You are on the FIFA executive committee. Have you seen progress with FIFA since the fallout last May?
“To say it’s been tumultuous is an understatement. The news and the shoes dropping, I’d like to say were beyond belief, but one’s benchmark for ‘beyond belief’ changes given some of the things we’ve found out. We’ll know much more when my colleagues at the executive committee submit a set of recommendations for substantial changes and the congress approves them. The first part of the process isn’t done yet because authorities on both sides of the Atlantic have said there is more to come. And so we are going through a very painful process. We’re doing everything we can from our end to push reform in the right direction that are pretty much the norm in a number of organizations around the world. Sports, in general, has under-prepared in this area – overwhelmed. Even FIFA got displaced by the events at IAAF [track and field scandal]. … A difficult period, lot of chapters still to go, I think.”
Will the USSF support Jordan’s Prince Ali again for FIFA president this winter?
“We haven’t, at this point, made any public declaration of what we’re going to do. As we did last time, we will meet with all of the candidates. I’ve met with some of them already and then we will make a decision.”
Why not back Prince Ali right away this time around?
“I think very highly of Prince Ali, but in fairness to the process, we will meet everyone and then make a decision.”
Do you think FIFA can reform from within?
“I hope so. Right now, it’s not purely internal. This reform wasn’t out of a process, ‘Okay, it’s time, we’ve had some concerns, let’s do things.’ This was a process that was initiated in the first case by what happened five years ago [with World Cup venue selections]. In this most recent case, by the action of governmental authorities. It’s already external in that sense. Pressure is being brought externally, whether it’s commercial partners or legal authorities. I am hopeful there will be a serious set of reforms, and a big part of that has to be a cultural change. It’s not just about rules.

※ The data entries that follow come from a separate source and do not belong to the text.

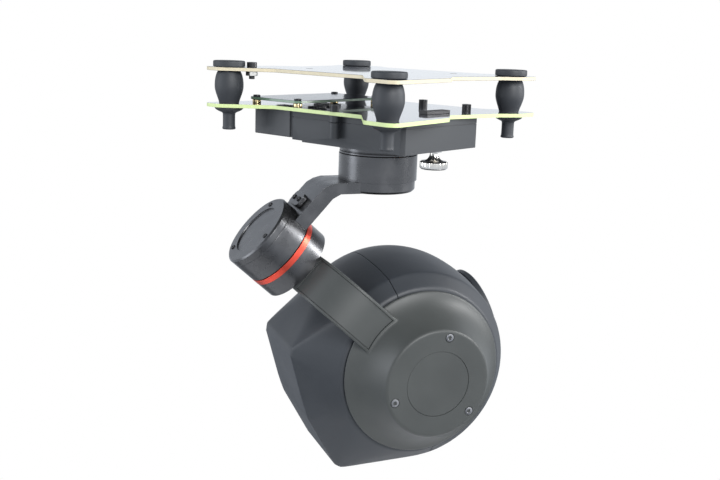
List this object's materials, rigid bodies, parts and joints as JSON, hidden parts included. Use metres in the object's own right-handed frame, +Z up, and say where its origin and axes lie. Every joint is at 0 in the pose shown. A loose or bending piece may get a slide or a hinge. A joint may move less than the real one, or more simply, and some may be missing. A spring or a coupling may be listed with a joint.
{
  "type": "camera gimbal",
  "caption": "Three-axis camera gimbal: damped twin-plate base, three motor stages in line with a ball-shaped camera head.",
  "frame": {"origin": "on the yaw axis, at the top face of the upper plate, the middle of the airframe screw holes", "axes": "+Y is the flight direction, +X to the right seen from above with +Y ahead, +Z up; the rest pose is the pose in the picture, with the yaw stage turned 27.5 degrees to the right and the camera 16 degrees up"},
  "size_m": [0.1178, 0.1223, 0.1809],
  "materials": {
    "glossy_plate": "glossy, smooth",
    "damper_rubber": "matte rubber",
    "black_screw": "black oxide",
    "nickel": "bright nickel plate",
    "steel": "turned steel",
    "case_black": "fine satin moulding",
    "anodised_black": "black anodised, satin",
    "arm_grey": "warm grey anodised, fine blasted",
    "red_anodised": "red anodised",
    "shell_grey": "soft satin moulding",
    "circuit_board": "solder mask",
    "chip_black": "moulded epoxy",
    "brass_spacer": "turned brass",
    "copper_wire": "enamelled winding wire",
    "motor_iron": "stacked laminations",
    "magnet": "nickel-plated magnet",
    "bright_aluminium": "milled",
    "lens_black": "gloss black",
    "lens_glass": "coated glass"
  },
  "bodies": {
    "airframe_plate": {"upper_plate": "glossy_plate", "damper_rear_left": "damper_rubber", "damper_rear_right": "damper_rubber", "damper_front_left": "damper_rubber", "damper_front_right": "damper_rubber", "safety_screw": "black_screw", "safety_nut": "nickel"},
    "base": {"lower_plate": "glossy_plate", "electronics_case": "case_black", "side_box": "case_black", "case_screws": "black_screw", "controller_board": "circuit_board", "controller_parts": "chip_black", "signal_board": "circuit_board", "signal_board_spacers": "brass_spacer", "signal_board_screws": "black_screw", "signal_board_chips": "chip_black", "plate_connector": "chip_black", "yaw_flange": "anodised_black", "yaw_flange_screws": "black_screw", "yaw_stator": "motor_iron", "yaw_windings": "copper_wire", "yaw_bearings": "steel"},
    "thumb_screw_body": {"thumb_screw": "nickel"},
    "yaw_stage": {"yaw_bell": "anodised_black", "yaw_magnets": "magnet", "yaw_shaft": "steel", "yaw_arm": "anodised_black", "arm_cable_cover": "anodised_black", "arm_cable_cover_screws": "black_screw", "roll_motor_housing": "anodised_black", "roll_motor_cap": "anodised_black", "roll_cap_screws": "black_screw", "roll_stator": "motor_iron", "roll_windings": "copper_wire", "roll_bearings": "steel"},
    "roll_stage": {"roll_bell": "anodised_black", "roll_red_ring": "red_anodised", "roll_magnets": "magnet", "roll_shaft": "steel", "roll_arm": "arm_grey", "arm_strip_cover": "arm_grey", "cover_badge": "arm_grey", "cover_screws": "steel", "pitch_base": "anodised_black", "pitch_stator": "motor_iron", "pitch_windings": "copper_wire", "pitch_bearings": "steel"},
    "camera_head": {"pitch_bell": "anodised_black", "pitch_magnets": "magnet", "pitch_shaft": "steel", "front_shell": "shell_grey", "rear_shell": "shell_grey", "head_frame": "bright_aluminium", "lens_bezel": "anodised_black", "lens_window": "lens_glass", "camera_module": "chip_black", "lens_barrel": "lens_black", "sensor_board": "circuit_board"}
  },
  "joints": [
    {"name": "damper_travel", "type": "slide", "parent": "airframe_plate", "child": "base", "axis": [0, 0, 1], "range_m": [-0.003, 0.002], "stiffness_N_per_m": 4000, "springref_m": 0.00118, "deforming": ["damper_rear_left", "damper_rear_right", "damper_front_left", "damper_front_right"]},
    {"name": "thumb_screw_turn", "type": "hinge", "parent": "base", "child": "thumb_screw_body", "pos_m": [0.036, -0.006, -0.035], "axis": [0, 0, 1], "continuous": true},
    {"name": "yaw", "type": "hinge", "parent": "base", "child": "yaw_stage", "pos_m": [0, 0, -0.04], "axis": [0, 0, 1], "range_deg": [-122.5, 177.5]},
    {"name": "roll", "type": "hinge", "parent": "yaw_stage", "child": "roll_stage", "pos_m": [0.00416, 0.00798, -0.12831], "axis": [0.3431, 0.6592, -0.6691], "range_deg": [-45, 45]},
    {"name": "pitch", "type": "hinge", "parent": "roll_stage", "child": "camera_head", "pos_m": [0.00416, 0.00798, -0.12831], "axis": [0.887, -0.4617, 0], "range_deg": [-131, 29]}
  ]
}
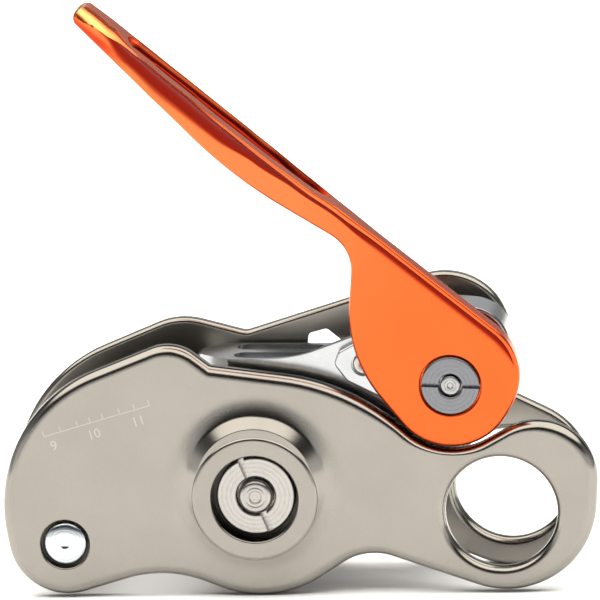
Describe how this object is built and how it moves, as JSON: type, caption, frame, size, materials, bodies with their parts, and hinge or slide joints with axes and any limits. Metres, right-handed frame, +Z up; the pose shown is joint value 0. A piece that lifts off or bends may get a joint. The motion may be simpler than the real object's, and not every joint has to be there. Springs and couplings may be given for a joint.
{
  "type": "assisted braking belay device",
  "caption": "Assisted braking belay device with a swinging side plate, a grooved rope cam, a sprung brake arm and a release handle.",
  "frame": {"origin": "centre of the box's underside, where the device stands on its axle and eye lobes", "axes": "+X along the plates towards the carabiner eye, +Y from the swinging front plate to the fixed back plate, +Z up"},
  "size_m": [0.112, 0.0324, 0.1129],
  "materials": {
    "plate": "satin anodised, warm grey",
    "steel": "turned",
    "spring": "drawn wire",
    "zinc": "bright zinc plated",
    "bronze": "plain bearing bronze",
    "cast": "bright cast steel",
    "orange": "orange anodised"
  },
  "bodies": {
    "back_plate_group": {"back_plate": "plate", "main_axle": "steel", "main_axle_nut": "steel", "front_washer": "steel", "back_washer": "steel", "cam_stop_pin": "steel", "cam_spring": "spring", "arm_spring": "spring", "handle_stud": "steel", "handle_nut": "steel", "stud_spacer": "steel", "rope_post": "steel", "post_rivet": "zinc"},
    "front_plate_group": {"front_plate": "plate", "plate_bush": "bronze", "latch_rivet": "zinc"},
    "cam_group": {"rope_cam": "cast", "cam_bush": "bronze"},
    "arm_group": {"brake_arm": "cast", "arm_side_plate": "cast", "side_plate_rivet": "steel", "arm_bush": "bronze"},
    "handle_group": {"handle": "orange", "handle_bush": "bronze"}
  },
  "joints": [
    {"name": "side_plate_swing", "type": "hinge", "parent": "back_plate_group", "child": "front_plate_group", "pos_m": [-0.00813, 0.00025, 0.0195], "axis": [0, 1, 0], "range_deg": [0, 60]},
    {"name": "handle_turn", "type": "hinge", "parent": "back_plate_group", "child": "handle_group", "pos_m": [0.02904, 0.00025, 0.04011], "axis": [0, 1, 0], "range_deg": [-6, 45]},
    {"name": "arm_swing", "type": "hinge", "parent": "back_plate_group", "child": "arm_group", "pos_m": [0.02904, 0.00025, 0.04011], "axis": [0, 1, 0], "range_deg": [-7, 4], "stiffness_Nm_per_rad": 0.2, "springref_deg": 1.2},
    {"name": "cam_turn", "type": "hinge", "parent": "back_plate_group", "child": "cam_group", "pos_m": [-0.00813, 0.00025, 0.0195], "axis": [0, 1, 0], "range_deg": [-5, 20], "stiffness_Nm_per_rad": 0.08, "springref_deg": 0.86}
  ]
}
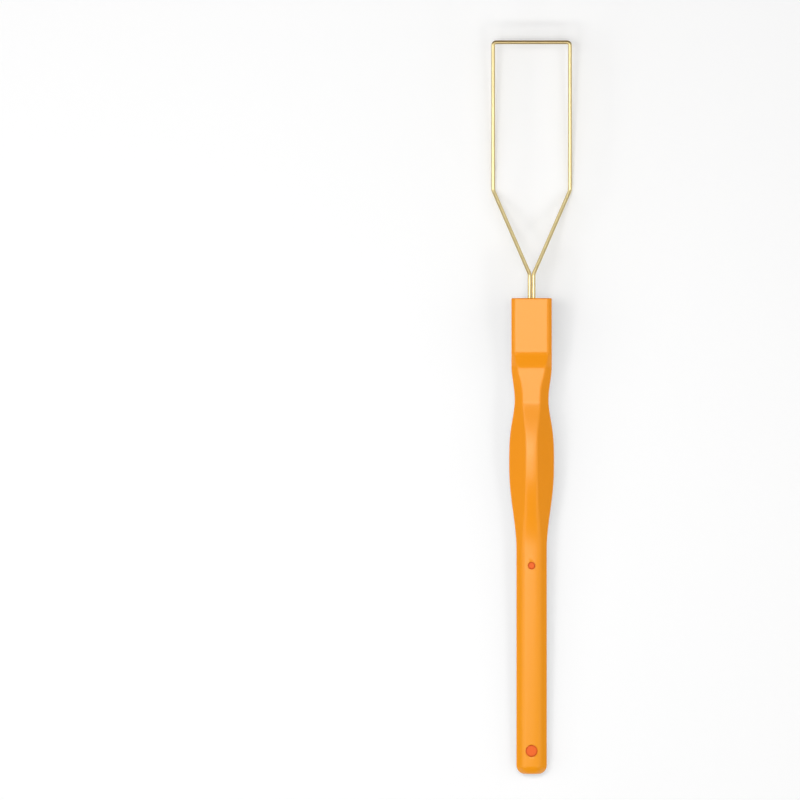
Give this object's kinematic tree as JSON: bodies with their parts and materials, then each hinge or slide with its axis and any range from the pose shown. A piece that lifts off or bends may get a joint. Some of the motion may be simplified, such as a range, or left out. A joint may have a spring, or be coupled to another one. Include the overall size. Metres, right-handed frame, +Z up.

It starts at the top and has to go through the entire organization.”
Have you met with investigators concerning the FIFA scandal?
“I don’t think anyone at U.S. Soccer is going to comment on anything to do with on-going investigations.”
Why didn’t you appear at the congressional hearing in July instead of Flynn?
“When we were first asked, it was a pretty broad range of subjects that were suggested, everything from FIFA to concussions to the general issues to the human rights issues. Dan is as versed in those, if not better in some of those, than I am. It’s not as if we sent our summer intern; we sent the CEO of the organization. Frankly, we didn’t know the other participants in the panel until a couple of days before. Once you saw the other members, it was clear it was going to be more about [FIFA]. Might we have done some things differently? Perhaps. But that was the rationale and I think it made sense.”
Were you advised by counsel not to go?
“We talked about it with counsel. We came to a decision that made the most sense for the organization.”
Can you understand the perception that you dodged the committee?
“I am not going to comment on the perception. If the people there had been three others, it would have been completely different, but that’s hindsight. … If I had been there, it’s pretty hard to differentiate between a FIFA role and a U.S. Soccer role. That probably played into it, as well.”
Were you suspicious of Chuck Blazer’s activities, given the opulence of his life?
“Chuck was a good friend for a long time and had a lifestyle that was different than mine but was involved in financial markets separate from what he did in the soccer world.”
As one of the two largest federations in this part of the world, how much responsibility does USSF have to make sure things at CONCACAF are on the up and up?
“We certainly have a responsibility in that area. We are doing everything we can going forward that things are run in a more appropriate and professional way.”
Where was that five, 10, 15 years ago?
“You get financial reports that are audited. I am not sure, as one of 35 federations getting those, what you are supposed to uncover when you have audited financials.”
When Jack Warner was in charge, wasn’t it someone close to him involved in that process?
“As it turns out, after the fact, yes. It got exposed not by the investigation but by the integrity report.”
Andrew Jennings was writing about this stuff for a long time. Were you aware of what was going on?
“Of course, you would have heard those things. But with all of that out there, if the investigation started is 2011, four years later is when indictments came with the full force of the Swiss and American governments. I don’t know how one reacts to rumors and anything else.”
Thoughts on promotion and relegation being implemented into the U.S. pro system …
“The landscape of the United States, when it comes to sports, is completely different than the rest of the world. In all of our major team sports, we have playoffs. That’s not the norm everywhere else. The origins of the game are quite different and the way promotion and relegation started organically in Europe and Latin America with, in some cases, company teams, it’s just completely different. That’s not saying one is better than the other – it’s just the reality of it.
“And when people enter [a league here] under one set of rules, to change those rules by a third party, in this case a governing body, is fraught with peril. Does that mean promotion and relegation could never happen? No, I’m not saying that. But to think that we, from the federation’s standpoint, say, ‘It’s happening,’ that is different than when it happens organically.”
Does the federation have the power to dictate promotion and relegation?
“I think it’s say to safe that if the federation imposed all the powers it might have there would be very long discussions with many people with high LSAT scores.”